* [Supplied information]
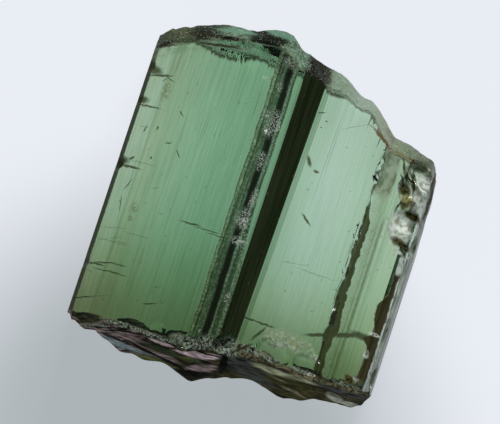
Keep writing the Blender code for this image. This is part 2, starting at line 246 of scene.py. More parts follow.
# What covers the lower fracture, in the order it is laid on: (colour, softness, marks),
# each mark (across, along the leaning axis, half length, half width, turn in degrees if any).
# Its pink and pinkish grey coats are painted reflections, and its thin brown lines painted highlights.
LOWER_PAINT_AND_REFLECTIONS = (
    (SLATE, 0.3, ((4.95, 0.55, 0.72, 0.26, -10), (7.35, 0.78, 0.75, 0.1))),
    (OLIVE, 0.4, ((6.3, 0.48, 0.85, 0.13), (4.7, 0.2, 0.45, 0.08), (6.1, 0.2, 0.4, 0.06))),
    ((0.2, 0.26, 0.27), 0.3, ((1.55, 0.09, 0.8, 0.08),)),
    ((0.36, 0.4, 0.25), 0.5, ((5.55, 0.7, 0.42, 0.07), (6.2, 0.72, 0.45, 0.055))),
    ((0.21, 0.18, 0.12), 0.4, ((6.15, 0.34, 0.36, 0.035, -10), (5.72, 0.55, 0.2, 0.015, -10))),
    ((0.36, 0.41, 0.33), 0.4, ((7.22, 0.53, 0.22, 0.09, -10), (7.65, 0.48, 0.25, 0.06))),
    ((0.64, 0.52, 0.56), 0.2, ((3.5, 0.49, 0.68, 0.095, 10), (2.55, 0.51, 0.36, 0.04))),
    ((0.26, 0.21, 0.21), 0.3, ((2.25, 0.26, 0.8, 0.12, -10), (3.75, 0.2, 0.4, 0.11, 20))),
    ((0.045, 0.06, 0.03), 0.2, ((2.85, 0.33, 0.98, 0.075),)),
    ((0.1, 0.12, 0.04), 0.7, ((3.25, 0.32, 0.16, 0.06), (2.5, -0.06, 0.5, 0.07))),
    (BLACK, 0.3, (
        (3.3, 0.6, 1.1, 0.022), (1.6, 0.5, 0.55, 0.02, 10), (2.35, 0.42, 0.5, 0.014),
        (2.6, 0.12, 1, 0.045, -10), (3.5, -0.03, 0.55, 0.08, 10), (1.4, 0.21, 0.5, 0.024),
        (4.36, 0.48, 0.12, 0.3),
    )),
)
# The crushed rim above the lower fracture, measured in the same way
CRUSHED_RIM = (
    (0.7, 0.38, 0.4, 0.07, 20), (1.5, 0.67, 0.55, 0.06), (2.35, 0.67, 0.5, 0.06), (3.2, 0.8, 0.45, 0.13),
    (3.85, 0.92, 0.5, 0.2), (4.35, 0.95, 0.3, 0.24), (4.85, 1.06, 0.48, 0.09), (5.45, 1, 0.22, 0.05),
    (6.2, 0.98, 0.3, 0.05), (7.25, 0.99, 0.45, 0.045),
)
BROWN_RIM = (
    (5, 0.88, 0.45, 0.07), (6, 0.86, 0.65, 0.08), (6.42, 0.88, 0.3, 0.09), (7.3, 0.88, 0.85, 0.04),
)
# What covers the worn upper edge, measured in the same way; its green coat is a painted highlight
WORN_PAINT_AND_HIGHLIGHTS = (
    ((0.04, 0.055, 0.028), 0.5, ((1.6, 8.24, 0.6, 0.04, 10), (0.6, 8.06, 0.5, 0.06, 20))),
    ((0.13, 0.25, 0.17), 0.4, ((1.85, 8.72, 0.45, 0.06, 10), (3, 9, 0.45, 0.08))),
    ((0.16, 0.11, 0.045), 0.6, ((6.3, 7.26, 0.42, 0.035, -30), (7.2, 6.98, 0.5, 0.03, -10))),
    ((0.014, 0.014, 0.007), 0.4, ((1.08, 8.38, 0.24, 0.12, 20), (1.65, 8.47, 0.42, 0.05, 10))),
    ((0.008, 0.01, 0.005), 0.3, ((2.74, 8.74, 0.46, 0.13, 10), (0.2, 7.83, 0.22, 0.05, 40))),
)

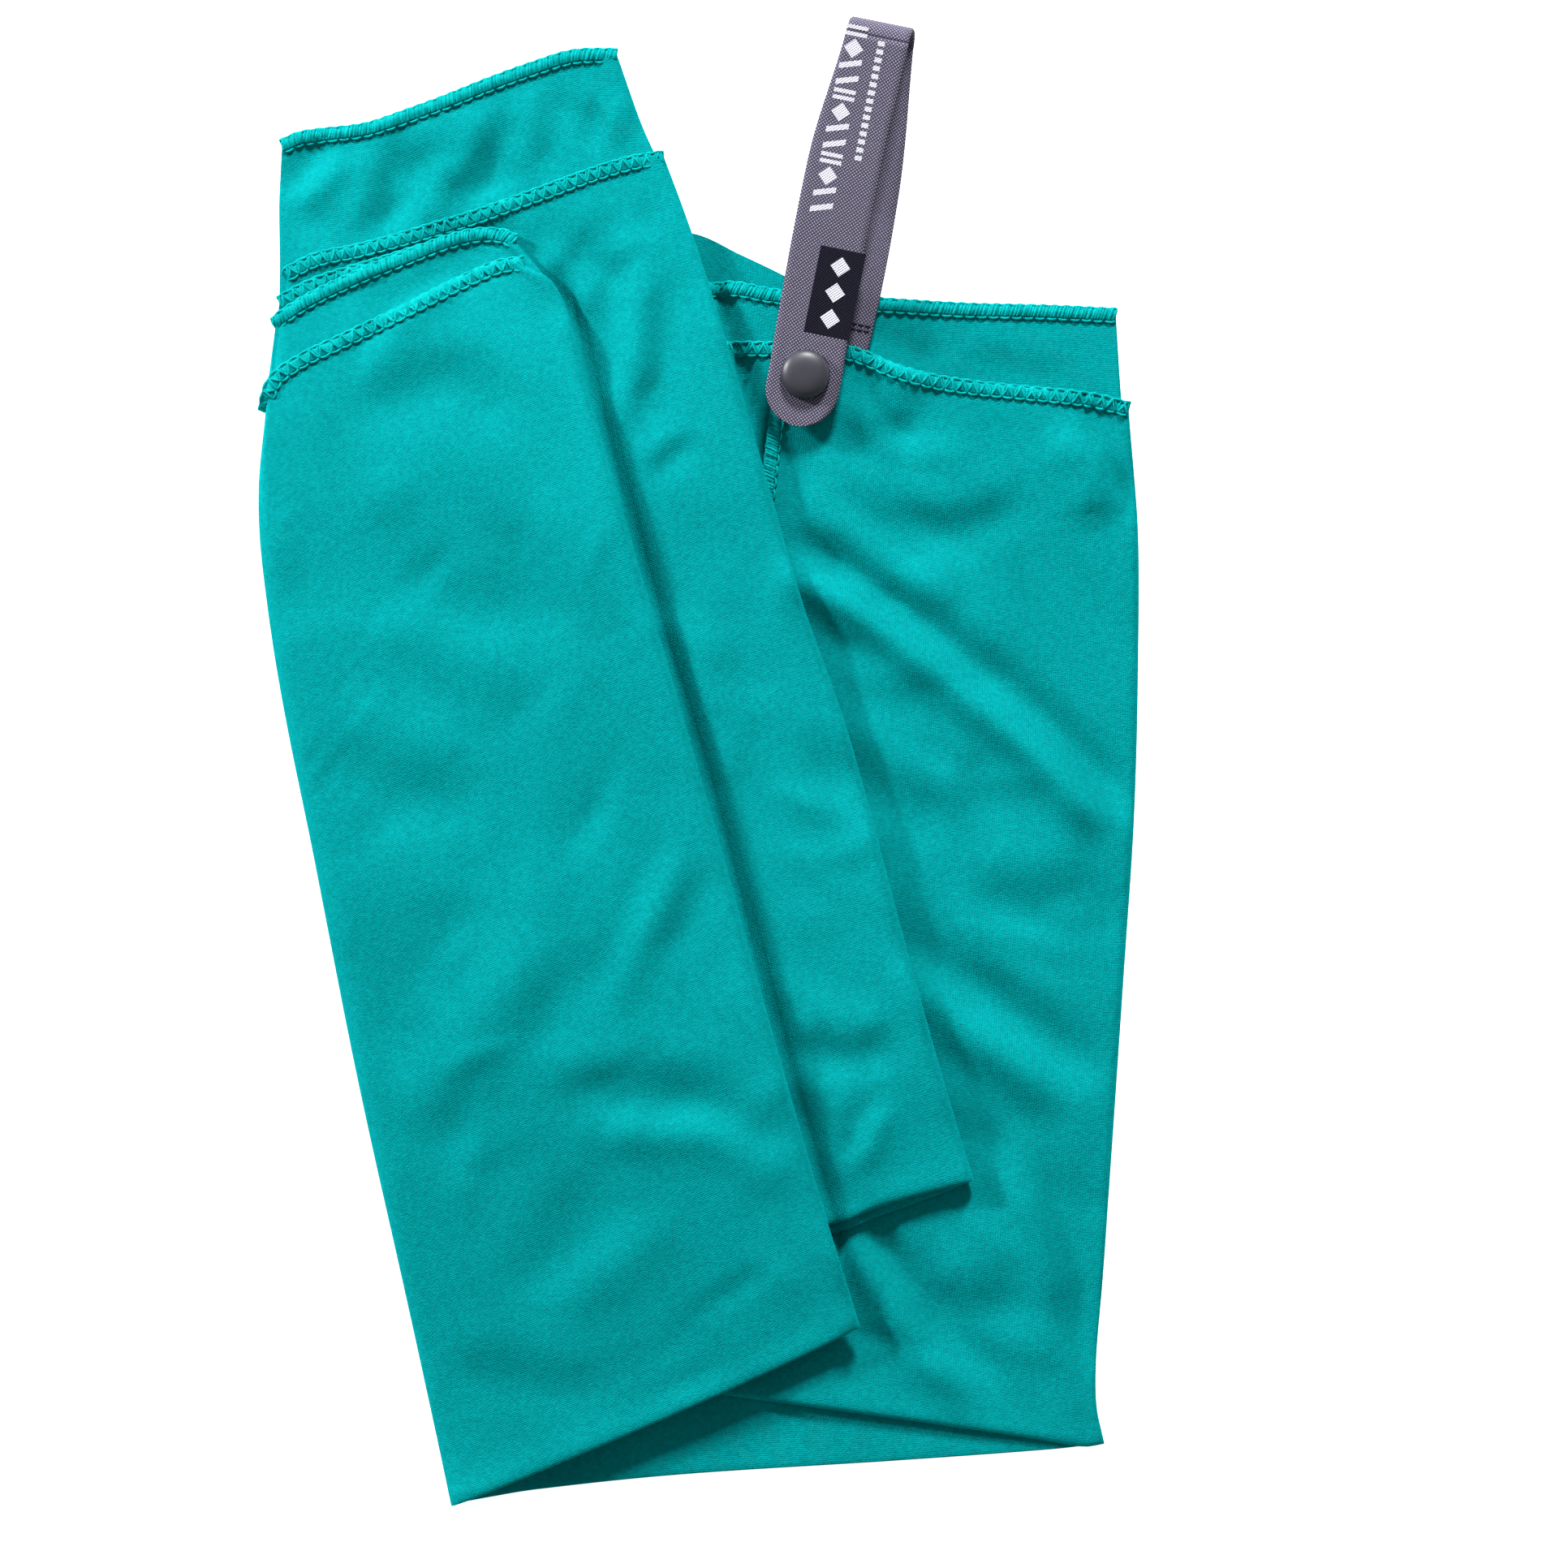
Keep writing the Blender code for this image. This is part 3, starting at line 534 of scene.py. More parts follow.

* [Set problem] Extract all the material, leaving every line as it is.

* [Expected output]
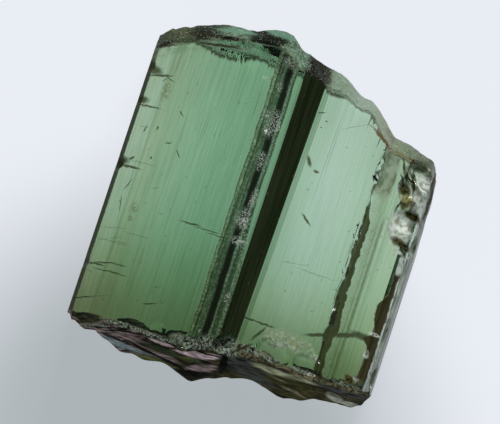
Keep writing the Blender code for this image. This is part 2, starting at line 246 of scene.py. More parts follow.
# What covers the lower fracture, in the order it is laid on: (colour, softness, marks),
# each mark (across, along the leaning axis, half length, half width, turn in degrees if any).
# Its pink and pinkish grey coats are painted reflections, and its thin brown lines painted highlights.
LOWER_PAINT_AND_REFLECTIONS = (
    (SLATE, 0.3, ((4.95, 0.55, 0.72, 0.26, -10), (7.35, 0.78, 0.75, 0.1))),
    (OLIVE, 0.4, ((6.3, 0.48, 0.85, 0.13), (4.7, 0.2, 0.45, 0.08), (6.1, 0.2, 0.4, 0.06))),
    ((0.2, 0.26, 0.27), 0.3, ((1.55, 0.09, 0.8, 0.08),)),
    ((0.36, 0.4, 0.25), 0.5, ((5.55, 0.7, 0.42, 0.07), (6.2, 0.72, 0.45, 0.055))),
    ((0.21, 0.18, 0.12), 0.4, ((6.15, 0.34, 0.36, 0.035, -10), (5.72, 0.55, 0.2, 0.015, -10))),
    ((0.36, 0.41, 0.33), 0.4, ((7.22, 0.53, 0.22, 0.09, -10), (7.65, 0.48, 0.25, 0.06))),
    ((0.64, 0.52, 0.56), 0.2, ((3.5, 0.49, 0.68, 0.095, 10), (2.55, 0.51, 0.36, 0.04))),
    ((0.26, 0.21, 0.21), 0.3, ((2.25, 0.26, 0.8, 0.12, -10), (3.75, 0.2, 0.4, 0.11, 20))),
    ((0.045, 0.06, 0.03), 0.2, ((2.85, 0.33, 0.98, 0.075),)),
    ((0.1, 0.12, 0.04), 0.7, ((3.25, 0.32, 0.16, 0.06), (2.5, -0.06, 0.5, 0.07))),
    (BLACK, 0.3, (
        (3.3, 0.6, 1.1, 0.022), (1.6, 0.5, 0.55, 0.02, 10), (2.35, 0.42, 0.5, 0.014),
        (2.6, 0.12, 1, 0.045, -10), (3.5, -0.03, 0.55, 0.08, 10), (1.4, 0.21, 0.5, 0.024),
        (4.36, 0.48, 0.12, 0.3),
    )),
)
# The crushed rim above the lower fracture, measured in the same way
CRUSHED_RIM = (
    (0.7, 0.38, 0.4, 0.07, 20), (1.5, 0.67, 0.55, 0.06), (2.35, 0.67, 0.5, 0.06), (3.2, 0.8, 0.45, 0.13),
    (3.85, 0.92, 0.5, 0.2), (4.35, 0.95, 0.3, 0.24), (4.85, 1.06, 0.48, 0.09), (5.45, 1, 0.22, 0.05),
    (6.2, 0.98, 0.3, 0.05), (7.25, 0.99, 0.45, 0.045),
)
BROWN_RIM = (
    (5, 0.88, 0.45, 0.07), (6, 0.86, 0.65, 0.08), (6.42, 0.88, 0.3, 0.09), (7.3, 0.88, 0.85, 0.04),
)
# What covers the worn upper edge, measured in the same way; its green coat is a painted highlight
WORN_PAINT_AND_HIGHLIGHTS = (
    ((0.04, 0.055, 0.028), 0.5, ((1.6, 8.24, 0.6, 0.04, 10), (0.6, 8.06, 0.5, 0.06, 20))),
    ((0.13, 0.25, 0.17), 0.4, ((1.85, 8.72, 0.45, 0.06, 10), (3, 9, 0.45, 0.08))),
    ((0.16, 0.11, 0.045), 0.6, ((6.3, 7.26, 0.42, 0.035, -30), (7.2, 6.98, 0.5, 0.03, -10))),
    ((0.014, 0.014, 0.007), 0.4, ((1.08, 8.38, 0.24, 0.12, 20), (1.65, 8.47, 0.42, 0.05, 10))),
    ((0.008, 0.01, 0.005), 0.3, ((2.74, 8.74, 0.46, 0.13, 10), (0.2, 7.83, 0.22, 0.05, 40))),
)

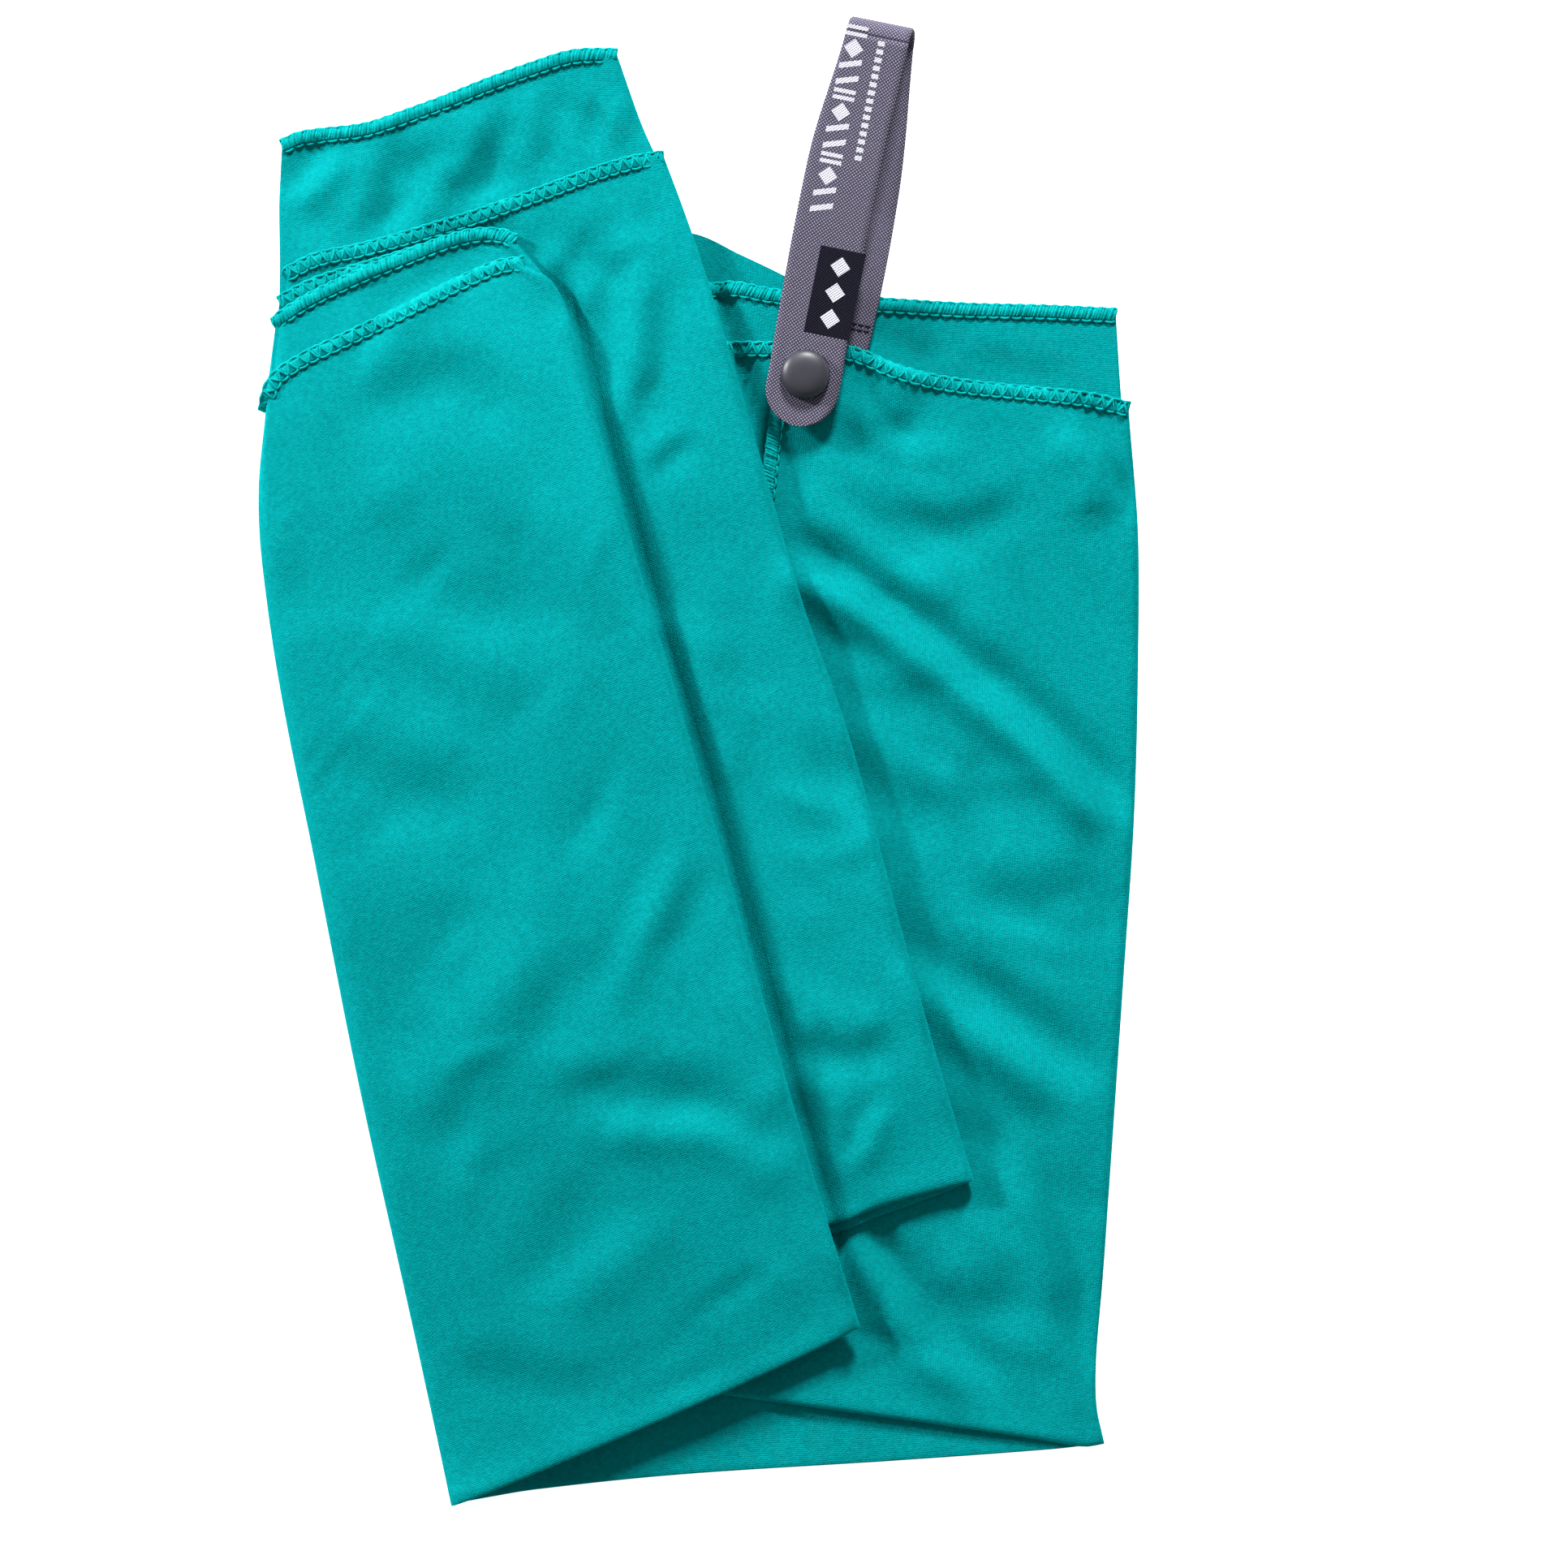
Keep writing the Blender code for this image. This is part 3, starting at line 534 of scene.py. More parts follow.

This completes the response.